Thunderbolt at New York’s Coney Island

Roller Coaster Review


Arthur Levine.

Can lightning strike twice? For decades, the circa-1925 Thunderbolt wooden roller coaster at Coney Island was one of the amusement area‘s (and the world’s) most beloved rides. A new-age successor opened in 2014 at Coney Island’s Luna Park. While it bears the same name, the steel Thunderbolt is an utterly different coaster from its namesake. It is one of the most visually striking thrill machines ever designed. Its ride, however, is just OK. 

  • Type of coaster: Steel looping out and back
  • Top speed: 65 mph
  • Tower height: 125 feet
  • Height of vertical lift: 110 feet
  • Angle of ascent and first drop: 90 degrees
  • Height requirement: 50 inches
  • Ride manufacturer: Zamperla
Kingda Ka
Arthur Levine

Could You Handle Thunderbolt?

It’s not a mega-beast like Kingda Ka at New Jersey’s Six Flags Great Adventure or its ilk. But with its 90-degree lift hill and drop, multiple inversions, and perky 65 mph speed, it is clearly a ride for thrill enthusiasts.

Thunderbolt is located a few blocks down from the legendary Cyclone. The two coasters bookend Coney Island’s famed boardwalk. Both are sights to behold. The classic woodie, which has graced the Brooklyn amusement shrine since 1927, is a living piece of Americana that ties Coney Island to its glorious past. Thunderbolt represents its rebirth and hope for the future.

The long and remarkably thin tract of land on which the steel coaster sits stretches from Surf Avenue down to the boardwalk. It appears to be no more than 20 feet wide. Its serpentine, electric-orange track pierces the oceanfront skyline.

With its dramatic lighting, it is particularly beautiful at dusk. Its interplay with other landmarks offers a stark contrast between the old and new Coney Island. From one vantage point, for example, the ancient Parachute Jump structure can be seen framed within the coaster’s sleek, teardrop-shaped loop. The ride itself plays with the area's competing influences. Belying the structure's elegant, modern design, the signs identifying its name are wonderfully retro and evocative.

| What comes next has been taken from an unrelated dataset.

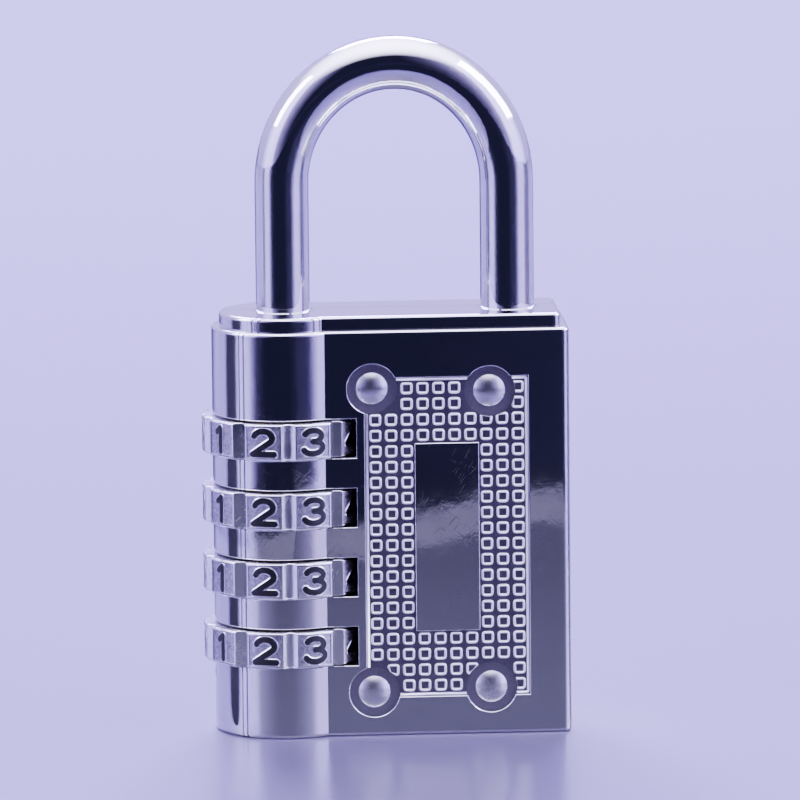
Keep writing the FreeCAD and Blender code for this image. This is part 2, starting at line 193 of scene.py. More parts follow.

The loading station is at the boardwalk end of the ride. Discounted multi-ticket packages, which can be used for the coaster as well as any of the other rides at Luna Park, are available. If Thunderbolt is all you are interested in, however, a-la-carte tickets cost a staggering $10 per person. At that price, it had better be one heckuva ride.


Arthur Levine.

Pocket-Emptying Ride

Each train is a single nine-passenger car with three rows of three seats. As signs in the station make clear, riders cannot choose their seats (although you would think at $10 a pop, that would be a small concession the park could make). The front row, obviously, offers unobstructed views and is preferred, although the second and third rows are tiered like stadium seating.

The exposed cars have no sides or backs. A Thunderbolt logo is attached to some minimal piping on the front of the cars. The ride uses a restraint system that I had not seen before. It incorporates an over-the-shoulder harness, but instead of heavily padded restraints, thin straps secure riders' upper torsos. Also, unlike most other coasters' over-the-shoulder systems, there are no head restraints. There are, however, unusual thigh restraints which secure the tops of riders' legs. The operators ratchet them down, which resulted in a bit of uncomfortable thigh crushing for me before the ride even began.

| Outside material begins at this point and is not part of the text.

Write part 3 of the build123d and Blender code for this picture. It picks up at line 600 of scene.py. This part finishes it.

After leaving the station, the train rounds a bend and heads straight up the vertical lift hill. (If the cost to board the ride hasn't already emptied your wallet, you'd probably want to leave it and any other valuables in your pockets with a non-riding buddy.) Like other 90-degree lifts, it's unnerving to face the heavens as you click-clack-click skyward.


Arthur Levine.

Looks Great. Ho Hum Ride.

At the apex, there is nowhere to go but straight down the other side. That is immediately followed by a huge loop and a soaring heartline roll. The train races to the far end of its track, does a turnaround and navigates other elements, including a corkscrew and a dive loop that inverts passengers for a few disorienting seconds.

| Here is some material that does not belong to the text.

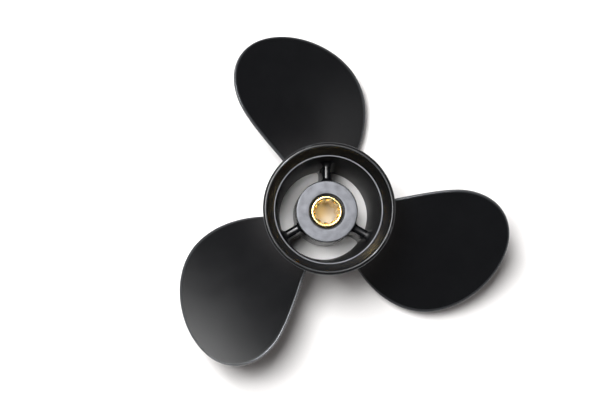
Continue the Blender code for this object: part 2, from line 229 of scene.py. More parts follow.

“Disorienting” is the operative word. With all of the inversions, it was hard for us to get our bearings. We knew the ride would travel out to Surf Avenue and swing back towards the ocean, but we were not aware it had happened. The slightly rough ride also distracted us. Thankfully, with no head restraints, there was none of the ping-ponging head banging for which some coasters are infamous.

Thunderbolt has some bunny hills on the return ride, which would typically deliver nice pops of airtime on other coasters. But, the heavily ratcheted thigh restraints on Thunderbolt prevents any appreciable out-of-your-seat moments (at least it did for us). The ride is mostly a blur, and it seems to end too quickly.

It is neither a major disappointment, nor a hugely winning ride. But it makes a bold, dazzling statement along the boardwalk. And, as the first custom-designed coaster at Coney Island in decades, it is a welcome harbinger of great things to come.